Of the various classes of power amplifiers, Class A, AB, B, or C, RF power amplifiers using high-level modulation operate at maximum efficiency in the non-linear, Class C mode of operation. However, the penalty for obtaining high amplifier efficiency is that transmitters that use high level modulation are large, heavy, and costly.
In applications where size, weight or cost considerations are more important than efficiency, such as portable, radiotelephone transmitters, low-level modulation techniques must be used. Low-level modulation techniques initially amplify the carrier to a low power level at which amplifier efficiency is immaterial. After the carrier is modulated, however, it must be amplified to a high power level using a linear power amplifier. Unfortunately, only lower efficiency Class A, AB, or B power amplifiers are capable of reasonably linear operation. Thus, high efficiency, Class C amplifiers can not be used in mobile radiotelephone transmitters that employ low-level amplitude modulation.
Class A amplifiers conduct current for an entire input cycle and therefore consume power continuously even when output power is not required. As is well known, the maximum theoretical efficiency of a Class A amplifier at full output power is 50%. However, because AM signals operate at a mean power equal to 1/4 the peak output power, the maximum theoretical efficiency at mean output power is only 12.5%. The failure to reduce power consumption for a corresponding reduction in power required results in this low efficiency.
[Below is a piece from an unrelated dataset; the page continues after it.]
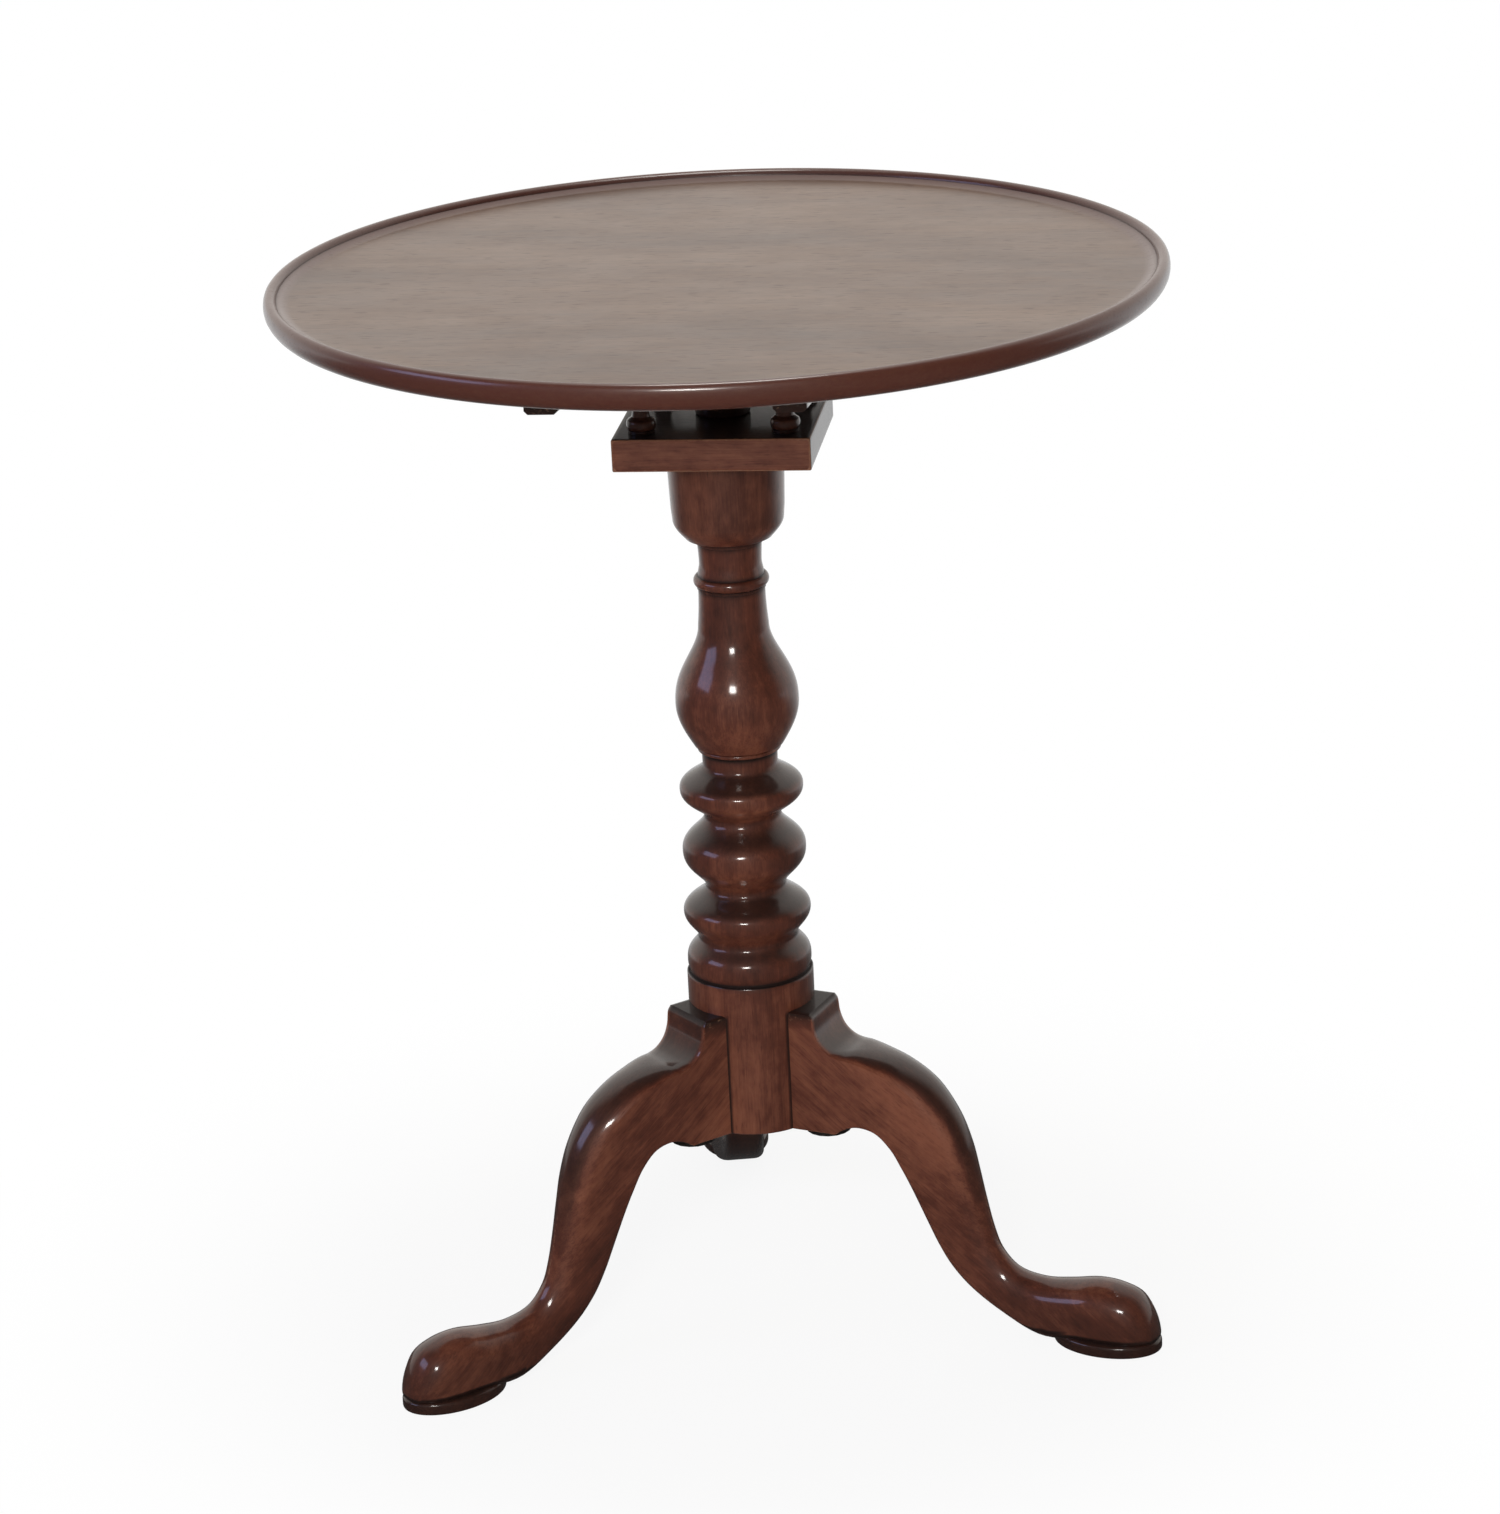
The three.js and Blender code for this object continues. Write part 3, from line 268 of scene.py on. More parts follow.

Fortunately, this disadvantage is partially overcome by a Class B amplifier.
Conventional, Class B amplifiers include two identical amplifiers arranged in a push-pull fashion and biased so that current is not consumed when output power is not required. When a sinusoidal, RF input signal enters a positive cycle, one of the amplifiers conducts current. Similarly, the other amplifier conducts current on the subsequent negative half cycle. Thus, each amplifier amplifies one-half of the sine-shaped current signal such that the mean output current equals 1/Pi times the peak output current. Accordingly, the total mean current for both amplifiers is 2/Pi times the peak output current. As the RF input signal level increases, the current delivered to the load increases proportionally until the output voltage developed across the load impedance is equal to the power supply voltage. At this point, any further increase in the RF input signal drives the amplifier into saturation. For linear modulation, driving the power amplifier into saturation distorts the modulated signal. For this reason, the amplifier must not be driven into saturation.
To achieve maximum efficiency in Class B, linear power amplifiers, the amplifier must be operated at the point just before saturation where voltage across the load equals the power supply voltage. The ratio of the output power to the power consumed at peak output current results in the theoretical maximum efficiency of Pi/4 or 78.5%. At less than peak amplitude, however, efficiency is determined based on two factors: (1) power consumption decreases in proportion to the output voltage and (2) power output decreases in proportion to the square of the output voltage. Consequently, the efficiency decreases linearly with the output voltage or amplitude. At a mean output voltage equal to one-half of the peak output voltage, the mean efficiency is equal to one-half the peak efficiency, i.e., 0.5 Pi/4 or 39%.
As is evident from the description above, the efficiency of Class B amplifiers is considerably better than that of Class A amplifiers at mean amplitude output level. The efficiency improves because Class B amplifiers reduce current consumption in proportion to the power demand. Nonetheless, the mean amplitude efficiency of 39% for AM transmission is low compared to the peak amplitude/full output efficiency of 78.5% for constant amplitude modulation.
The problem addressed by the present invention is the construction of a power amplifier that transmits both amplitude modulated and angle modulated signals at the same mean power output level without a significant reduction in efficiency. For example, if a Class B amplifier is used to transmit a one-watt carrier using AM transmission, the amplifier must amplify the modulation peaks so that four watts of peak power is output. If the same amplifier is then used to transmit a one-watt carrier using FM transmission, its efficiency would only be 39% instead of the 78.5% theoretically possible for FM transmissions. On the other hand, if the full power of 4 watts is used in the FM mode, the efficiency would be 78.5%, but the total power consumption would rise to twice that consumed in the 1-watt situation.
In battery-operated equipment, such as handheld radiotelephones, operating the power amplifier either at reduced power and half efficiency or at full power and full efficiency, has an equally negative impact on battery life. Therefore, a goal of the present invention is to construct an efficient power amplifier circuit that efficiently transmits AM signals at one power level and efficiently transmits angle modulated signals at other power levels.